At first glance, the dispute seems moral and the money incidental. That is wrong. The money matters greatly, but only indirectly. A $200m ceiling is not transformative for firms at the frontier of AI. What such contracts buy is something more valuable than revenue: legitimacy, embeddedness, and a route into the machinery of the state. A firm trusted with classified environments looks less like a fashionable application-maker and more like infrastructure. That signalling value reaches well beyond Washington. Once the government labels a supplier as risky, investors, agencies, and corporate buyers may begin treating it accordingly.

A regulatory label coined for one purpose soon becomes a commercial stigma. Yet the more interesting issue is not financial but constitutional. Anthropic’s case is, in essence, that a private company may refuse to enable certain applications because the technology remains too unreliable or too dangerous. The company’s objections centre on autonomous weapons and domestic surveillance. The Pentagon retorts that lawful authority, not vendor philosophy, must govern national-security use. In other words, Anthropic is asserting a kind of corporate conscience, and the state is insisting on sovereign discretion.

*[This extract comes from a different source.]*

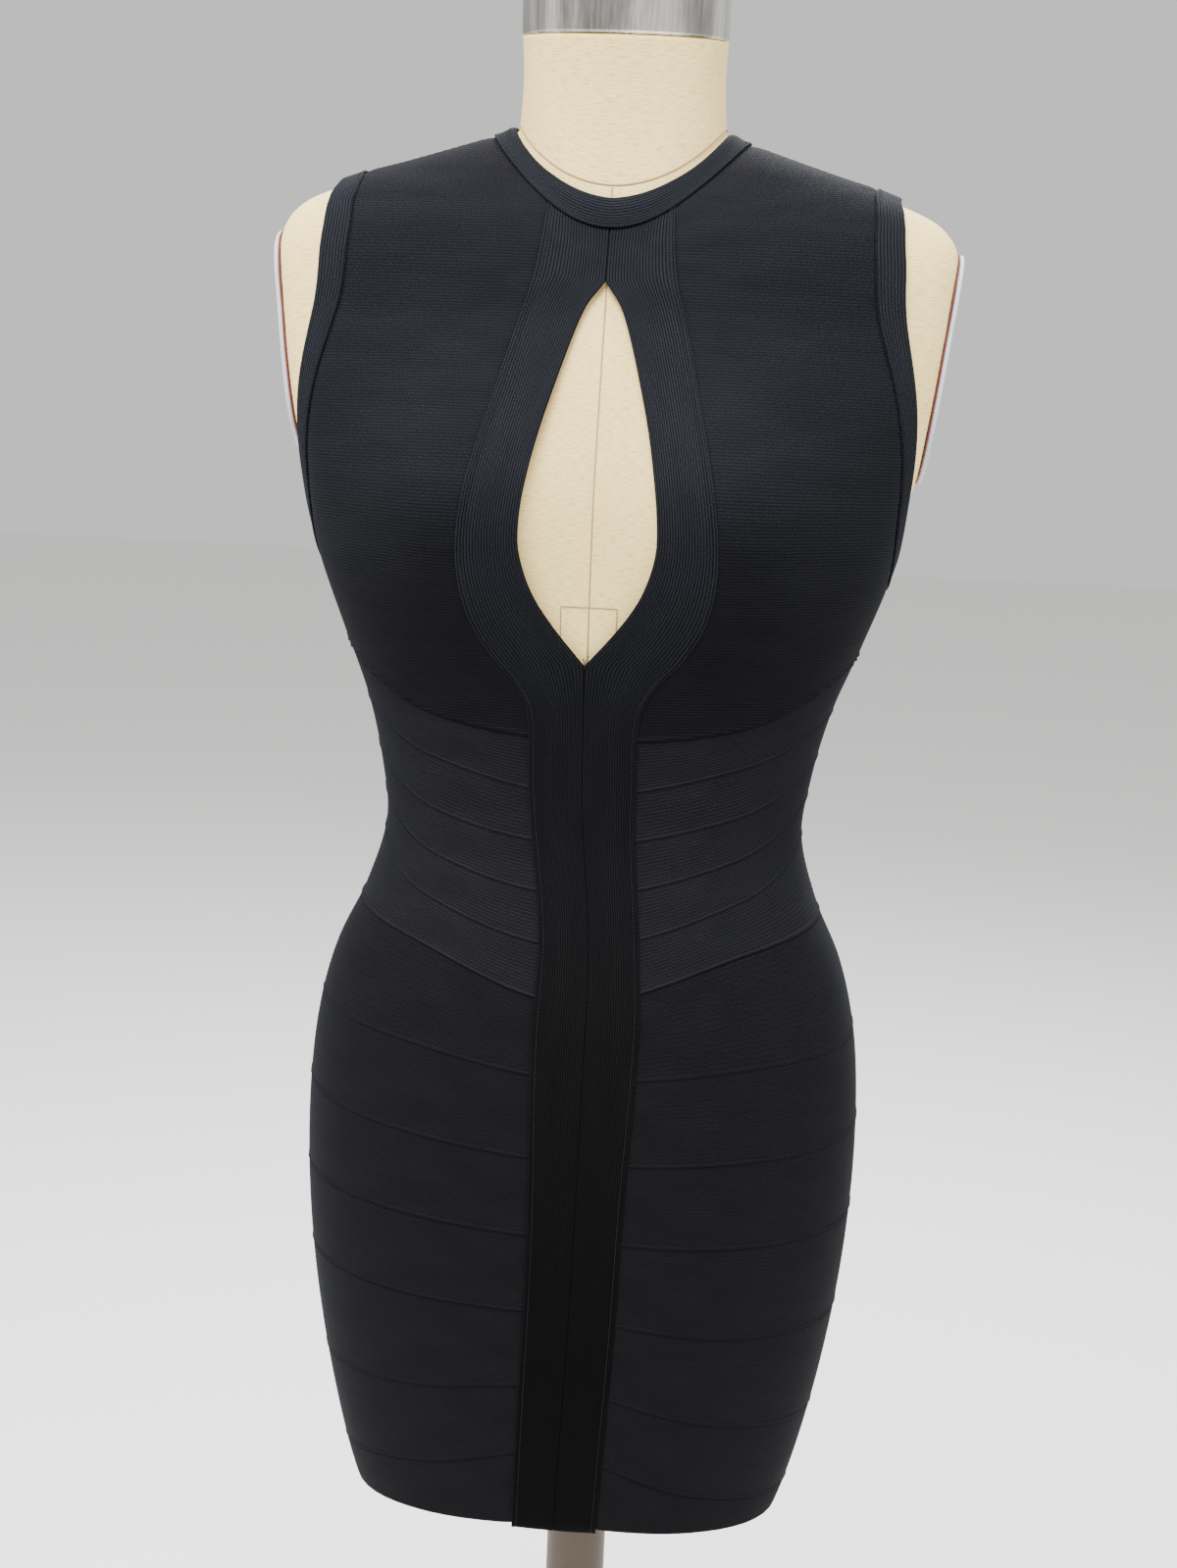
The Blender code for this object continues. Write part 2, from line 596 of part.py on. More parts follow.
tab = rounded_rectangle(PULL_WIDTH, PULL_BAR / 2 - PULL_LENGTH, PULL_BAR / 2, 0.0014)
eye = rounded_rectangle(PULL_EYE[0], -PULL_BAR / 2 - PULL_EYE[1], -PULL_BAR / 2, 0.0006, steps=2)
pull = finish_object("zip_pull", solid_mesh(flat_outline("tab", [tab, eye], PULL_THICKNESS), "tab"),
                     ZIP_METAL, smooth_angle=40)
pull.location = slider_centre + (SLIDER_SIZE[1] / 2 + PULL_AXIS_RISE) * slider_normal
pull.rotation_euler = (math.radians(90 + PULL_REST_ANGLE), 0.0, 0.0)


# ---------------------------------------------------------------- the dress form
def plate_face_x(height):
    """Outer face of an arm plate at a height."""
    return PLATE_TOP_X - math.tan(math.radians(PLATE_TILT)) * (PLATE_TOP_HEIGHT - height)


def form_point(angle, level):
    """The linen surface, cut flat where the arm plates sit."""
    point = surface_point(angle, level, 0.0)
    if level > ARMHOLE_LOW:
        limit = plate_face_x(point.z) - PLATE_THICKNESS - 2 * CONTACT_GAP
        point.x = max(-limit, min(limit, point.x))
    return point


def turned_body(name, rings, segments, material):
    """A closed body of rings: each ring is a function of the angle, the first and last a point."""
    bm = bmesh.new()
    bmesh.ops.create_uvsphere(bm, u_segments=segments, v_segments=len(rings) - 1, radius=1.0)
    for vert in bm.verts:
        from_foot = math.acos(max(-1.0, min(1.0, -vert.co.z))) / math.pi
        ring = rings[round(from_foot * (len(rings) - 1))]
        vert.co = ring(math.atan2(vert.co.x, -vert.co.y))
    return finish_object(name, mesh_from(bm, name), material, smooth_angle=60)


def body_ring(level, scale=1.0, height=None):
    """A ring of the torso, drawn in towards the axis by its scale."""
    def ring(angle):
        point = form_point(angle, level)
        return Vector((point.x * scale, point.y * scale, point.z if height is None else height))

    return ring


def single_point(x, y, height):
    return lambda angle: Vector((x, y, height))


NECK_MIDDLE = (0.0, -0.004, 0.782)      # where the torso's top and the neck's foot sink to
NECK_FOOT_GAP = 0.004
torso_rings = [single_point(0.0, 0.008, FORM_BOTTOM)]
torso_rings += [body_ring(FORM_BOTTOM + rise, scale, FORM_BOTTOM + rise)
                for rise, scale in ((0.0, 0.86), (0.003, 0.95), (0.010, 0.99))]
torso_levels = (evenly(0.080, 0.320, 8) + evenly(0.320, 0.460, 6) + evenly(0.460, 0.700, 11)
                + evenly(0.700, NECKBAND_BOTTOM, 7) + [NECKBAND_BOTTOM, 0.848, NECK_SEAM])
torso_rings += [body_ring(level) for level in torso_levels]
torso_rings += [body_ring(NECK_SEAM, 0.5, None), single_point(*NECK_MIDDLE)]
turned_body("form_torso", torso_rings, 40, LINEN)


def neck_ring(rise, scale=1.0):
    """A ring of the neck, from the seam (rise 0) to the cap (rise 1)."""
    slope = math.tan(math.radians(NECK_CAP_TILT))

    def ring(angle):
        low = form_point(angle, NECK_SEAM)
        low.z += 2 * CONTACT_GAP + (0.0 if scale == 1.0 else NECK_FOOT_GAP)
        y = NECK_CENTRE_Y - NECK_HALF_DEPTH * math.cos(angle)
        high = Vector((NECK_HALF_WIDTH * math.sin(angle), y,
                       NECK_TOP + (y - NECK_CENTRE_Y) * slope))
        point = low.lerp(high, rise)
        pinch = 1 - 0.02 * math.sin(math.pi * rise)
        point.x *= scale * pinch
        point.y = NECK_CENTRE_Y + (point.y - NECK_CENTRE_Y) * pinch if scale == 1.0 else point.y * scale
        return point

    return ring


neck_foot = single_point(NECK_MIDDLE[0], NECK_MIDDLE[1], NECK_MIDDLE[2] + NECK_FOOT_GAP)
turned_body("form_neck", [neck_foot, neck_ring(0.0, 0.5)] + [neck_ring(step / 5) for step in range(6)]
            + [single_point(0.0, NECK_CENTRE_Y, NECK_TOP)], 40, LINEN)


def disc(name, radius_x, radius_y, thickness, rim, material, location, rotation, segments=48):
    """A flat oval disc with a rounded rim."""
    bm = bmesh.new()
    bmesh.ops.create_cone(bm, cap_ends=True, segments=segments, radius1=1.0, radius2=1.0, depth=1.0,
                          matrix=Matrix.Diagonal((radius_x, radius_y, thickness, 1.0)))
    piece = finish_object(name, mesh_from(bm, name), material, smooth_angle=40)
    piece.location = location
    piece.rotation_euler = rotation
    edge = piece.modifiers.new("rim", "BEVEL")
    edge.width = rim
    edge.segments = 3
    edge.angle_limit = math.radians(40)
    return piece


cap_lean = math.radians(NECK_CAP_TILT)
cap_lift = NECK_CAP_HEIGHT / 2 + CONTACT_GAP
disc("neck_cap", NECK_HALF_WIDTH + NECK_CAP_PROUD,
     NECK_HALF_DEPTH / math.cos(cap_lean) + NECK_CAP_PROUD, NECK_CAP_HEIGHT, 0.0025, STEEL,
     (0.0, NECK_CENTRE_Y - cap_lift * math.sin(cap_lean), NECK_TOP + cap_lift * math.cos(cap_lean)),
     (cap_lean, 0.0, 0.0))
for side in (1, -1):
    centre_x = plate_face_x(PLATE_CENTRE_HEIGHT) - PLATE_THICKNESS / 2
    disc("arm_plate_" + side_name(side), PLATE_HEIGHT / 2, PLATE_DEPTH / 2, PLATE_THICKNESS, 0.0015,
         PLATE_ENAMEL, (side * centre_x, PLATE_CENTRE_Y, PLATE_CENTRE_HEIGHT),
         (0.0, math.radians(90 + PLATE_TILT) * side, 0.0), segments=36)

# ---------------------------------------------------------------- the stand, on the pole's own axis
pole_foot = HUB_HEIGHT + CONTACT_GAP
pole_length = HEM_HEIGHT + FORM_BOTTOM - CONTACT_GAP - pole_foot
bm = bmesh.new()
bmesh.ops.create_cone(bm, cap_ends=True, segments=32, radius1=POLE_RADIUS, radius2=POLE_RADIUS,
                      depth=pole_length)
pole = finish_object("pole", mesh_from(bm, "pole"), POLE_ENAMEL, parent=None, smooth_angle=40)
pole.location = (0.0, 0.0, pole_foot + pole_length / 2)

# The base's section, from the top of its hub down the outside to the floor.
base_profile = ((0.0, HUB_HEIGHT), (HUB_RADIUS - 0.004, HUB_HEIGHT), (HUB_RADIUS, HUB_HEIGHT - 0.004),
                (HUB_RADIUS + 0.003, 0.020), (HUB_RADIUS + 0.014, BASE_THICKNESS + 0.003),
                (BASE_RADIUS - 0.012, BASE_THICKNESS), (BASE_RADIUS - 0.003, BASE_THICKNESS - 0.003),
                (BASE_RADIUS, 0.004), (BASE_RADIUS, 0.0), (0.0, 0.0))
bm = bmesh.new()
profile = [bm.verts.new((radius, 0.0, height)) for radius, height in base_profile]
for start, end in zip(profile, profile[1:]):
    bm.edges.new((start, end))
base = finish_object("base_plate", mesh_from(bm, "base_plate"), POLE_ENAMEL, parent=None,
                     smooth_angle=40)
turning = base.modifiers.new("turning", "SCREW")
turning.steps = 48
turning.render_steps = 48
turning.use_merge_vertices = True
turning.merge_threshold = 0.00005
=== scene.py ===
import math
from functools import partial

import bmesh
import bpy
import numpy as np
from mathutils import Matrix, Vector


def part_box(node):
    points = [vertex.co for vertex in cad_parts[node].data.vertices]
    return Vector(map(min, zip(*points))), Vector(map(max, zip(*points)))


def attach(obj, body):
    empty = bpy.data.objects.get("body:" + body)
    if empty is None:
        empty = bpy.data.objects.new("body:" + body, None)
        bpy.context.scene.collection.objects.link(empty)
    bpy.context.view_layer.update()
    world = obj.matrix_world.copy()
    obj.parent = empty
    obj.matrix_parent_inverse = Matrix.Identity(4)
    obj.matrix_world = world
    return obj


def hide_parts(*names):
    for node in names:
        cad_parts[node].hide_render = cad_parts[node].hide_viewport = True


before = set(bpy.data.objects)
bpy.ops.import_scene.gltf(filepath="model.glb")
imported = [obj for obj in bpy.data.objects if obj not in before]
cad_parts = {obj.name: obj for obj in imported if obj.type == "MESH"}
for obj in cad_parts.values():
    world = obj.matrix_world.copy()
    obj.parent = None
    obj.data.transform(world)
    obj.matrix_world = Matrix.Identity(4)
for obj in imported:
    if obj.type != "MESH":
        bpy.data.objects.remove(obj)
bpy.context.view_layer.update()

# ---------------------------------------------------------------- camera
# It stands in front of the dress, a little towards the wearer's left and above the bust, looks
# down at the waist and is held slightly out of level.
torso_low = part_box("form_torso")[0]
neck_low, neck_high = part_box("form_neck")
FORM_BOTTOM = 0.058                         # the torso's underside over the centre-front hem
HEM_HEIGHT = torso_low.z - FORM_BOTTOM      # that hem above the floor
FORM_X = (neck_low.x + neck_high.x) / 2     # the form's upright axis
CAMERA_DISTANCE = 1.310
CAMERA_OVER_HEM = 0.664
CAMERA_SIDESTEP = 0.0044
CAMERA_AZIMUTH = 4.5
CAMERA_TILT = 10.4
CAMERA_LEAN = 2.4
CAMERA_LENS = 52.0


def new_object(name, data):
    """An object, linked into the scene."""
    made = bpy.data.objects.new(name, data)
    bpy.context.scene.collection.objects.link(made)
    return made


camera = new_object("camera", bpy.data.cameras.new("camera"))
camera.data.lens = CAMERA_LENS
bpy.context.scene.camera = camera
azimuth_turn = Matrix.Rotation(math.radians(CAMERA_AZIMUTH), 4, "Z")
camera_stand = azimuth_turn @ Vector((-CAMERA_SIDESTEP, -CAMERA_DISTANCE, CAMERA_OVER_HEM))
camera.matrix_world = (Matrix.Translation(camera_stand + Vector((FORM_X, 0.0, HEM_HEIGHT)))
                       @ azimuth_turn
                       @ Matrix.Rotation(math.radians(90 - CAMERA_TILT), 4, "X")
                       @ Matrix.Rotation(math.radians(CAMERA_LEAN), 4, "Z"))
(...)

That quarrel is sharpened by what lies abroad. China publicly speaks the language of prudence: its foreign ministry has said military AI should be regulated, remain subject to human control, comply with international humanitarian law, and avoid strategic instability. Yet Beijing did not endorse the 2024 Seoul “blueprint for action” on responsible military AI use, and Reuters reported that both China and America also declined to sign a 2026 declaration on governing military AI at the REAIM summit in Spain. Reuters has separately reported that PLA-affiliated researchers built a military-focused model on top of Meta’s Llama. The contrast, then, is not between an America with rules and a China with none. It is between an American system in which firms, agencies, courts, and public argument can visibly constrain defence AI, and a Chinese one in which the state appears to face far less public friction in bending AI to strategic ends. In such a contest, Washington will be tempted to treat Anthropic-style principles not as safeguards, but as luxuries.

That is why the dispute is spreading beyond the Pentagon. On March 7th, the Trump administration had drawn up stricter rules for civilian AI contracts, requiring companies to grant the government irrevocable rights to all lawful uses of their systems. Those draft rules reportedly mirror ideas under consideration in military procurement. If adopted, they would turn a quarrel with one determined supplier into a broader doctrine: government buys not merely access to a model, but priority over the terms on which it may be used. That may be democratically defensible. Governments, unlike AI labs, answer to voters. But it also means that the industry’s favourite language, “responsible AI”, “alignment”, “safety”, will matter only for so long as it does not collide with sovereign power.

OpenAI and Anthropic, therefore, represent not two opposite futures but two versions of the same one. Both want defence work. Both want to retain a reputation for safety. Both know that the old posture, half laboratory, half ethical guardian, becomes harder to sustain once the customer is the armed state. OpenAI’s solution is to argue that guardrails can be built into the contract. Anthropic’s is to insist that some boundaries must sit outside it. The Pentagon, characteristically, prefers a simpler arrangement: the company may sell the tool, but the state decides what counts as proper use.

The AI boom is often described as a race for better models. That is flattering nonsense. The more consequential race is for official favour: to be the lab that government trusts, subsidises and, in time, quietly disciplines. The prize is not merely a contract worth a few hundred million dollars, but admission to the inner circles of state power, along with the prestige, dependence, and moral compromise that come with it. Once a frontier-AI firm becomes part of the national-security apparatus, its talk of safety still matters, but only at the margin and only until it obstructs raison d’état. The labs still speak like philosophers, but they are starting to behave like defence contractors.